A more broadly based suburban group echoes that sentiment, supporting a tax swap only if it includes a guarantee that suburban schools would not lose money. “Our school districts recognize the need for equity statewide. But it has to be a bringing up of the bottom and not a leveling down,” says Donna Baiocchi, executive director of a consortium of 114 suburban districts, mainly in Cook, Lake and DuPage counties, that is known as Ed-Red, for Education Research and Development.
Business community hanging back
Often, downstate Republicans support higher dependence on the income tax. But in 1997, many were hesitant to sign on because the top GOP leaders in both chambers, who exert a lot of power, hailed from Chicago suburbs. Now those leaders have changed, weakening the suburbs’ control of the GOP agenda.

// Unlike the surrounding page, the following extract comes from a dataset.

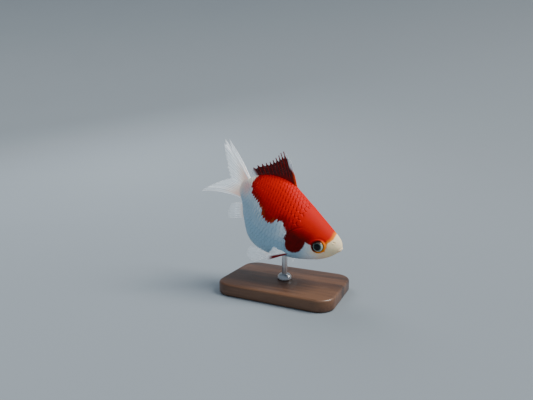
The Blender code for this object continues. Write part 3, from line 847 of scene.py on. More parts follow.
# %% A recipe and how it is run
class Recipe(Graph):
    """A tree of Geometry Nodes with named inputs."""

    def __init__(self, name):
        super().__init__(bpy.data.node_groups.new(name, "GeometryNodeTree"))
        self.tree.interface.new_socket("Geometry", in_out="OUTPUT", socket_type="NodeSocketGeometry")
        self.entry = self.tree.nodes.new("NodeGroupInput")
        self.host = self.input("Geometry", "Geometry")

    def input(self, name, kind):
        self.tree.interface.new_socket(name, in_out="INPUT", socket_type=f"NodeSocket{kind}")
        return Wire(self, self.entry.outputs[name])

    def read(self, name, kind="FLOAT_VECTOR"):
        """The named attribute of whatever geometry this is used on."""
        return self.node("GeometryNodeInputNamedAttribute", {"data_type": kind}, {"Name": name})

    def keep(self, geometry, name, value, kind="FLOAT_VECTOR", domain="POINT"):
        """The geometry with a value kept on it under a name."""
        settings = {"data_type": kind, "domain": domain}
        values = {"Geometry": geometry, "Name": name, "Value": value}
        return self.node("GeometryNodeStoreNamedAttribute", settings, values)

    def end(self, geometry, material):
        """Instances become real, and the material is set."""
        geometry = self.node("GeometryNodeRealizeInstances", None, {0: geometry})
        geometry = self.node("GeometryNodeSetShadeSmooth", None, {0: geometry})
        geometry = self.node("GeometryNodeSetMaterial", None, {"Geometry": geometry, "Material": material})
        exit_node = self.tree.nodes.new("NodeGroupOutput")
        self.put(exit_node.inputs[0], geometry)

    def grow(self, host, name, **values):
        """Run the recipe on the host object, which is then removed, and keep its result as a plain mesh."""
        modifier = host.modifiers.new("recipe", "NODES")
        modifier.node_group = self.tree
        for item in self.tree.interface.items_tree:
            key = item.name.replace(" ", "_").lower()
            if item.in_out == "INPUT" and key in values:
                modifier[item.identifier] = values.pop(key)
        assert not values, f"no such inputs: {values}"
        graph = bpy.context.evaluated_depsgraph_get()
        mesh = bpy.data.meshes.new_from_object(
            host.evaluated_get(graph), preserve_all_data_layers=True, depsgraph=graph
        )
        mesh.name = name
        bpy.data.objects.remove(host)
        piece = bpy.data.objects.new(name, mesh)
        bpy.context.scene.collection.objects.link(piece)
        return piece


# %% [markdown]
# ## One scale
#
# A scale is a thin bony plate, rounded at its free rear edge. Its front half is hidden in the skin and
# under its neighbours. The pattern is a disc of few faces in numbers of its own: x from -1 at the
# root to 1 at the free edge, y across, and z up to 1 at the free edge. It is closed, with a thin rim.

# %% The scale that is repeated
SCALE_STEPS = 15
SCALE_RINGS = (0.60, 1.0)
UNDER_RINGS = (1.0,)
EDGE_FINENESS = 0.40
SCALE_THICKNESS = 0.22
ROOT_SUNK = 0.40
SIDE_DROOP = 0.22


def scale_height(x, y):
    """The plate rises from its sunken root to its free edge, and droops at its sides."""
    return (1 + ROOT_SUNK) * ((x + 1) / 2) ** 0.50 - ROOT_SUNK - SIDE_DROOP * y**2


def scale_disc(rings, lowered):
    """The points and faces of one side of the plate: a middle point and rings round it."""
    angles = np.linspace(0, 2 * math.pi, SCALE_STEPS, endpoint=False)
    angles = angles - EDGE_FINENESS * np.sin(angles)
    flat = [(0.0, 0.0)] + [(r * math.cos(a), r * math.sin(a)) for r in rings for a in angles]
    points = [(x, y, scale_height(x, y) - lowered) for x, y in flat]
    faces = [(0, 1 + i, 1 + (i + 1) % SCALE_STEPS) for i in range(SCALE_STEPS)]
    for band in range(len(rings) - 1):
        near, far = 1 + band * SCALE_STEPS, 1 + (band + 1) * SCALE_STEPS
        for i in range(SCALE_STEPS):
            after = (i + 1) % SCALE_STEPS
            faces.append((near + i, far + i, far + after, near + after))
    return points, faces


def scale_pattern():
    """The upper and the lower side of the plate, joined by its rim."""
    points, faces = scale_disc(SCALE_RINGS, 0.0)
    under_points, under_faces = scale_disc(UNDER_RINGS, SCALE_THICKNESS)
    faces += [tuple(len(points) + v for v in reversed(face)) for face in under_faces]
    rim, points = len(points) - SCALE_STEPS, points + under_points
    under_rim = len(points) - SCALE_STEPS
    for i in range(SCALE_STEPS):
        after = (i + 1) % SCALE_STEPS
        faces.append((rim + i, under_rim + i, under_rim + after, rim + after))
    pattern = new_piece("scale_pattern", points, faces, skin_material)
    store(pattern.data, "local", points)
    return pattern


# %% [markdown]
# ## The coat of scales
#
# Scales stand in rows round the body, each row half a step behind its neighbours, so that every scale
# covers the gap between the two in front of it. About 27 lie along the flank, as on the real fish. A
# simple way would be to set flat plates on the skin, but the large ones would stick out at their
# corners. Here the rows are laid out on the skin's flat map, and each vertex is then sent to the
# place and along the normal that the skin has there, so every scale bends with the body.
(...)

The business community, traditionally supportive of Republicans, played a key role in promoting Edgar’s plan, the former governor says. It signed on after Edgar pledged support for other reforms they supported, including higher standards for teacher recertification.
Today, different sectors of the business community have slightly different takes on a tax swap, but all are concerned that property tax relief might save them less than an income tax hike would cost. With dozens of business-related fees hiked last year and a potential increase in the corporate income tax this year, businesses are wary of any plan to make them pay more.
“We believe in local control and local taxation, and we don’t trust the state,” says Douglas Whitley, president and CEO of the Illinois State Chamber of Commerce.
Even with broad support, many observers insist, the fate of any funding reform rests with Blagojevich. “I’ve got to say, all of this is kind of minor, or just kind of insignificant, as long as the governor’s sitting out there saying he’s against it,” says Edgar.